All about chayote > From the market to your plate

Buying

Select firm, smooth, unwrinkled chayote. Old chayote become very wrinkled and become dry and tough. 
 

Storing

Chayote will keep refrigerated for many days

Preparing

Your first step is to peel off the skin. You’ll either want to wear disposable gloves for this step or peel the chayote under cold running water, as the fruit is known to ooze a slightly sticky substance when peeled. Hold the chayote firm in one hand, and slice the skin off with a common vegetable peeler, rotating the chayote while peeling, as you would a potato.

Cooking

When the chayote is still green, it is eaten raw, grated into salads. You just have to peel it, and remove the pit.

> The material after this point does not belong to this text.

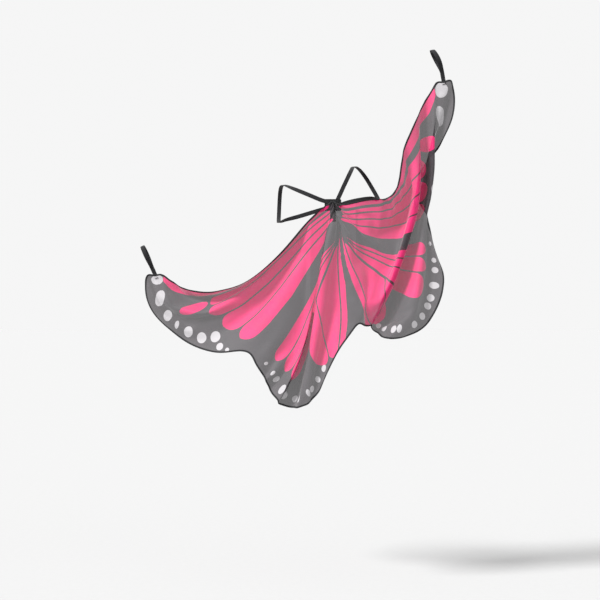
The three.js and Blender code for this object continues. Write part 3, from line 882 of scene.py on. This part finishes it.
def cloth_finish():
    """Sheer printed voile: the dyes, the open weave, small creases and a soft sheen."""
    f = Finish("printed_voile")
    on_sheet = f.node("ShaderNodeUVMap", {"uv_map": "OFBake"})
    cut = f.node("ShaderNodeMapping", inputs={
        "Vector": on_sheet, "Scale": (CUT_WIDTH, CUT_HEIGHT, 1),
    })
    u, v, _ = f.axes(cut)
    warp_yarn = (u * (2 * math.pi / YARN)).sine()
    weft_yarn = (v * (2 * math.pi / YARN)).sine()
    weave = warp_yarn * weft_yarn
    slub = f.noise(cut, 0.35, 3)
    cloudy = f.noise(cut, 0.022, 2)
    creases = f.noise(cut, 0.06, 4, 0.6)
    bleed = (slub - 0.5) * 1.1
    fields = {layer: f.attribute("print_" + layer) + bleed for layer in PRINT_LAYERS}
    printed = {layer: (field * DYE_EDGE + 0.5).clamped() for layer, field in fields.items()}
    pink = printed["a"].greatest(printed["b"]).greatest(printed["c"])
    pool = (cloudy * 1.6 - 0.3 + weave * 0.10).clamped()
    black = f.mix(pool, DYE_BLACK, DYE_BLACK_THIN)
    rose = f.mix(pool, DYE_PINK_DEEP, DYE_PINK)
    dyed = f.mix(printed["spots"], f.mix(pink, black, rose), DYE_WHITE)
    cover = 0.86 + pink * 0.05 + printed["spots"] * 0.05 + weave * 0.05 + (slub - 0.5) * 0.06
    height = weave * 0.06 + slub * 0.10 + creases * 1.6
    return f.surface(
        Base_Color=dyed, Alpha=cover.clamped(), Roughness=0.62 + (cloudy - 0.5) * 0.14,
        Normal=f.bump(height, 0.55, MM), Sheen_Weight=0.35, Sheen_Roughness=0.45,
        Specular_IOR_Level=0.28,
    )


def hem_finish():
    """Close black overlock thread: paler in random fuzz as wear, and paler on its proud strands as a
    painted highlight.
    """
    f = Finish("overlock_thread")
    place = f.place_mm()
    x, y, z = f.axes(place)
    strands = ((x + z * 1.3 + y) * 7.0).sine()
    fuzz = f.noise(place, 0.9, 3)
    # This mask is wear only in its fuzz term; its strands term paints a highlight on the proud strands.
    worn = (fuzz * 1.5 - 0.45 + strands * 0.12).clamped()
    return f.surface(
        Base_Color=f.mix(worn, BLACK_YARN, BLACK_YARN_PALE), Roughness=0.58 + fuzz * 0.2,
        Normal=f.bump(strands * 0.12 + fuzz * 0.2, 0.6, MM), Sheen_Weight=0.06,
        Specular_IOR_Level=0.3,
    )


def elastic_finish():
    """Flat black ribbed elastic, with its crosswise yarns, a little lint and a painted highlight on the
    raised knit.
    """
    f = Finish("ribbed_elastic")
    place = f.place_mm()
    x, y, z = f.axes(place)
    knit = ((x + y) * 5.2).sine() * ((z - y) * 5.2).sine()
    lint = f.noise(place, 0.5, 4, 0.7)
    # Paler in random lint, and paler on the raised knit as a painted highlight.
    lint_and_highlight = (lint * 1.8 - 0.65 + knit * 0.14).clamped()
    return f.surface(
        Base_Color=f.mix(lint_and_highlight, BLACK_YARN, BLACK_YARN_PALE), Roughness=0.78 + lint * 0.12,
        Normal=f.bump(knit * 0.16 + lint * 0.1, 0.7, MM), Sheen_Weight=0.08,
        Specular_IOR_Level=0.3,
    )


def twill_finish():
    """Black cotton twill tape with slanting ridges."""
    f = Finish("twill_tape")
    place = f.place_mm()
    x, _, z = f.axes(place)
    herringbone = ((x.maths("PINGPONG", 5.0) + z) * 6.0).sine()
    nap = f.noise(place, 0.8, 3)
    raised = (herringbone * 0.35 + nap * 0.7).clamped()
    return f.surface(
        Base_Color=f.mix(raised, BLACK_YARN, BLACK_YARN_PALE), Roughness=0.8 + nap * 0.12,
        Normal=f.bump(herringbone * 0.18 + nap * 0.1, 0.8, MM), Sheen_Weight=0.25,
    )


def thread_finish():
    """Twisted black sewing thread."""
    f = Finish("sewing_thread")
    place = f.place_mm()
    x, y, z = f.axes(place)
    twist = ((x * 1.2 + z + y * 0.8) * 11.0).sine()
    fuzz = f.noise(place, 1.6, 2)
    return f.surface(
        Base_Color=f.mix((twist * 0.4 + fuzz * 0.6).clamped(), BLACK_YARN, BLACK_YARN_PALE),
        Roughness=0.5 + fuzz * 0.2, Normal=f.bump(twist * 0.1, 0.6, MM),
    )


def label_finish():
    """Blank white satin ribbon with fine crosswise yarns."""
    f = Finish("blank_label")
    place = f.place_mm()
    _, _, z = f.axes(place)
    yarns = (z * 12.0).sine()
    soft = f.noise(place, 0.25, 2)
    return f.surface(
        Base_Color=f.mix((soft * 1.4 - 0.2 + yarns * 0.1).clamped(), LABEL_SHADE, LABEL_WHITE),
        Roughness=0.36 + soft * 0.2, Normal=f.bump(yarns * 0.05 + soft * 0.3, 0.5, MM),
        Sheen_Weight=0.1,
    )


# ------------------------------------------------------------ the pieces

LEFT_SWING = ((-0.11, 0, 0), (-0.19, 0, 0))
RIGHT_SWING = ((0.09, 0, 0), (0.17, 0, 0))


def add_wings(finishes):
    """The two halves of the sheet and the overlocked thread along each free edge."""
    points, quads, places = fine_sheet()
    for side, sign, swing, body in (
        ("left", -1, LEFT_SWING, "left_wing"), ("right", 1, RIGHT_SWING, "right_wing"),
    ):
        sheet, corners, faces, flat = sheet_half(
            f"wing_sheet_{side}", sign, points, quads, places, finishes["cloth"],
        )
        hem = skin_piece(
            f"hem_{side}", [hem_shell(corners, faces, flat)], finishes["hem"], None,
        )
        for piece in (sheet, hem):
            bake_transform(piece)
        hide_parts(f"cloth_{side}_wing")
        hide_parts(f"edge_{side}_wing", f"edge_top_{side}")
        if side == "left":
            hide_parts("cloth_back")
            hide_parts("edge_hindwings")
        corner = flat[faces]
        diagonals = corner[:, 2] - corner[:, 0], corner[:, 3] - corner[:, 1]
        area = np.abs(diagonals[0][:, 0] * diagonals[1][:, 1] - diagonals[0][:, 1] * diagonals[1][:, 0])
    return points / MM


def add_shoulder_loop(side, route, finishes):
    sign = -1 if side == "left" else 1
    name = f"shoulder_strap_{side}"
    strap = skin_piece(name, [strap_shell(route, BAND_PLANE)], finishes["elastic"], None)
    sign * 0.026
    sign * 0.036
    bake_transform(strap)
    nodes = [f"shoulder_loop_{side}", f"strap_end_{side}_over", f"strap_end_{side}_under"]
    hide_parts(*nodes)
    for end, (first, second) in (("over", route[:2]), ("under", route[:-3:-1])):
        run, rise = second[0] - first[0], second[2] - first[2]
        node = f"tack_{side}_{end}"
        bar_tack(f"stitched_{node}", node, (-rise, 0, run), "back", finishes["thread"])


def add_wrist_loop(side, finishes):
    route = wrist_route(WRISTS[side]["lean"])
    ring = strap_shell(route, 0)
    tab_route = [(0, 0, -TAB_HEIGHT - 0.4, 0, -1, 0), (0, 0, -8, 0, -1, 0), (0, 0, 3.0, 0, -1, 0)]
    legs = [
        [(0, y * share, height, 0, y, 0) for share, height in LEG_ROUTE]
        for y in (LEG_SPREAD, -LEG_SPREAD)
    ]
    stitch_rows = []
    for height in LEG_STITCH_HEIGHTS:
        for front in (-1, 1):
            y = front * (LEG_SPREAD + ELASTIC_THICK / 2)
            row = zigzag_row(LEG_STITCH_HALF, 9, 0.35, lambda x, z: (x, y, height + z))
            stitch_rows.append(thread_shell(row, TAB_THREAD))
    shells = [ring, strap_shell(tab_route, 0)] + [strap_shell(leg, 0) for leg in legs] + stitch_rows
    loop = skin_piece(
        f"wrist_strap_{side}", [placed_at_wrist(s, side) for s in shells], finishes["elastic"],
        None,
    )
    start, end = (Vector((x, 0, z)) * MM for x, z in (wrist_place(side, 0, at) for at in (-3, 4)))
    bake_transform(loop)
    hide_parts(f"wrist_loop_{side}", f"wrist_tab_{side}")
    turn = math.radians(WRISTS[side]["turn"])
    across = (math.cos(turn), 0, -math.sin(turn))
    node = f"tack_wrist_{side}"
    bar_tack(f"stitched_{node}", node, across, f"{side}_wing", finishes["thread"])


def add_gather_stitches(points, finishes):
    """Two rows of running stitches over the pleats below the neck."""
    for row in ("upper", "lower"):
        node = f"gather_stitch_{row}"
        low, high = (np.array(corner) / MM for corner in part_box(node))
        height = (low[2] + high[2]) / 2
        places = []
        for x in np.arange(low[0], high[0] + 0.1, 0.5):
            near = np.hypot(points[:, 0] - x, points[:, 2] - height) < 2.2
            places.append((x, points[near, 1].min() if near.any() else low[1], height))
        places = np.array(places)
        places[:, 1] = softened(places[:, 1:2], 2)[:, 0] - 0.35
        stitches = [places[i:i + 6] for i in range(0, len(places) - 5, 8)]
        shells = [thread_shell(stitch + (0, -0.2, 0), RUNNING_THREAD) for stitch in stitches]
        piece = skin_piece(f"running_stitch_{row}", shells, finishes["thread"], "back")
        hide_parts(node)


def plate(name, node, finish, corner, rounding):
    """A thin sewn plate, from a block at its CAD place: round corners and soft edges."""
    low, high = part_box(node)
    bpy.ops.object.select_all(action="DESELECT")
    bpy.ops.mesh.primitive_cube_add(size=1, location=(low + high) / 2)
    piece = bpy.context.object
    piece.name = piece.data.name = name
    piece.scale = high - low
    bpy.ops.object.transform_apply(location=True, rotation=True, scale=True)
    bpy.ops.object.mode_set(mode="EDIT")
    bpy.ops.mesh.select_all(action="DESELECT")
    bpy.ops.object.mode_set(mode="OBJECT")
    for edge in piece.data.edges:
        a, b = (piece.data.vertices[i].co for i in edge.vertices)
        edge.select = abs(a.y - b.y) > 1e-5
    bpy.ops.object.mode_set(mode="EDIT")
    bpy.ops.mesh.select_mode(type="EDGE")
    bpy.ops.mesh.bevel(offset=corner * MM, segments=6, affect="EDGES")
    bpy.ops.object.mode_set(mode="OBJECT")
    soft = piece.modifiers.new("soft_edge", "BEVEL")
    soft.width = rounding * MM
    soft.segments = 3
    soft.limit_method = "ANGLE"
    bpy.ops.object.modifier_apply(modifier="soft_edge")
    bpy.ops.object.shade_smooth_by_angle(angle=SMOOTH_UNDER)
    piece.data.materials.clear()
    piece.data.materials.append(finish)
    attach(piece, "back")
    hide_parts(node)
    return np.array(low) / MM, np.array(high) / MM


def running_border(low, high, inset, depth):
    """Stitches round a plate, a little in from its edge, on the wearer's side."""
    x1, x2, z1, z2 = low[0] + inset, high[0] - inset, low[2] + inset, high[2] - inset
    outline = [(x1, z1), (x2, z1), (x2, z2), (x1, z2), (x1, z1)]
    shells = []
    for (xa, za), (xb, zb) in zip(outline, outline[1:]):
        length = math.hypot(xb - xa, zb - za)
        count = round(length / 3)
        for k in range(count):
            share = [(k + s) / count for s in (0.12, 0.5, 0.88)]
            lift = (0, 0.22, 0)
            stitch = [(xa + (xb - xa) * s, depth + h, za + (zb - za) * s) for s, h in zip(share, lift)]
            shells.append(thread_shell(stitch, BORDER_THREAD))
    return shells


def add_neck(finishes):
    """The tape that the straps are sewn to, its stitching, and the blank label under it."""
    low, high = plate("twill_neck_tape", "neck_tape", finishes["tape"], 3.5, 0.3)
    border = running_border(low, high, 2.2, high[1] - 0.02)
    skin_piece("neck_tape_stitching", border, finishes["thread"], "back")
    low, high = plate("satin_label", "care_label", finishes["label"], 1.2, 0.12)
    hems = []
    for z in (low[2] + 2, high[2] - 2):
        row = zigzag_row(LABEL_STITCH_HALF, 12, 0.1, lambda x, up: (x, high[1], z + up))
        hems.append(thread_shell(row, LABEL_THREAD))
    skin_piece("label_stitching", hems, finishes["thread"], "back")


# ------------------------------------------------------------ the room


FLOOR_SIZE, FLOOR_HEIGHT = 60, -0.935  # where the wearer would stand
FLOOR_DARK, FLOOR_LIGHT = colour(0.46, 0.46, 0.46), colour(0.48, 0.48, 0.48)
SKY_STRENGTH = 0.92
LENS = 85
CAMERA_PLACE = (-0.079, -3.4, -0.228)


def add_light(name, place, softness, power):
    light = bpy.data.lights.new(name, "SUN")
    light.angle = math.radians(softness)
    light.energy = power
    lamp = bpy.data.objects.new(name, light)
    bpy.context.scene.collection.objects.link(lamp)
    lamp.location = place
    lamp.rotation_euler = (-Vector(place)).to_track_quat("-Z", "Y").to_euler()


def add_room():
    """A pale floor where the wearer would stand, a pale sky and soft studio light."""
    bpy.ops.object.select_all(action="DESELECT")
    bpy.ops.mesh.primitive_plane_add(size=FLOOR_SIZE, location=(0, 0, FLOOR_HEIGHT))
    floor = bpy.context.object
    floor.name = "studio_floor"
    f = Finish("pale_floor")
    speckle = f.noise(f.place(), 60.0)
    floor.data.materials.append(f.surface(
        Base_Color=f.mix(speckle, FLOOR_DARK, FLOOR_LIGHT), Roughness=0.9,
        Specular_IOR_Level=0.0,
    ))
    world = bpy.data.worlds.new("pale_sky")
    bpy.context.scene.world = world
    world.use_nodes = True
    sky = world.node_tree.nodes["Background"]
    sky.inputs["Color"].default_value = colour(1, 1, 1)
    sky.inputs["Strength"].default_value = SKY_STRENGTH
    add_light("key", (-2.2, -1.6, 2.2), softness=14, power=5.0)
    add_light("fill", (2.4, -2.2, 0.9), softness=50, power=0.5)


def add_camera():
    camera = bpy.data.cameras.new("camera")
    camera.lens = LENS
    seen = bpy.data.objects.new("camera", camera)
    bpy.context.scene.collection.objects.link(seen)
    seen.location = CAMERA_PLACE
    seen.rotation_euler = (math.radians(90), 0, 0)
    bpy.context.scene.camera = seen
    bpy.context.scene.view_settings.view_transform = "Standard"


def main():
    add_camera()
    add_room()
    finishes = {
        "cloth": cloth_finish(), "hem": hem_finish(), "elastic": elastic_finish(),
        "tape": twill_finish(), "thread": thread_finish(), "label": label_finish(),
    }
    points = add_wings(finishes)
    add_gather_stitches(points, finishes)
    add_neck(finishes)
    for side, route in (("left", LEFT_SHOULDER), ("right", RIGHT_SHOULDER)):
        add_shoulder_loop(side, route, finishes)
    for side in ("left", "right"):
        add_wrist_loop(side, finishes)


main()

Chayote that is ripe, though with no sign of sprouting, is boiled or baked;
the tough skin and heart are then removed and the flesh is puréed with milk and butter, as in the French West Indies.

It can be used in gratins, soufflés, beignets, even soups.
 

The Worldwide Gourmet

In Argentina,
They are made into jam.

In Lebanon
It is grown and called French squash (koossa frenjeh). People like to pickle it as it is nice and crunchy.

In the West Indies,
They are cooked like baked potatoes, puréed or used in acras (fritters).
Still in the West Indies, chayote is the principal ingredient in “mange-mêle,” a vegetable stew that includes bacon and coconut milk, which is served as a side dish with spicy foods.

On Reunion Island in the Seychelles,
A veritable chayote cult exists, and there is even a festival devoted to it in Salazie. Here not only the flesh is used (cooked in gratins, fricassees, spicy relishes, even cakes made with dried fruits), but its roots flavour masala and its supple branches are used in making hats.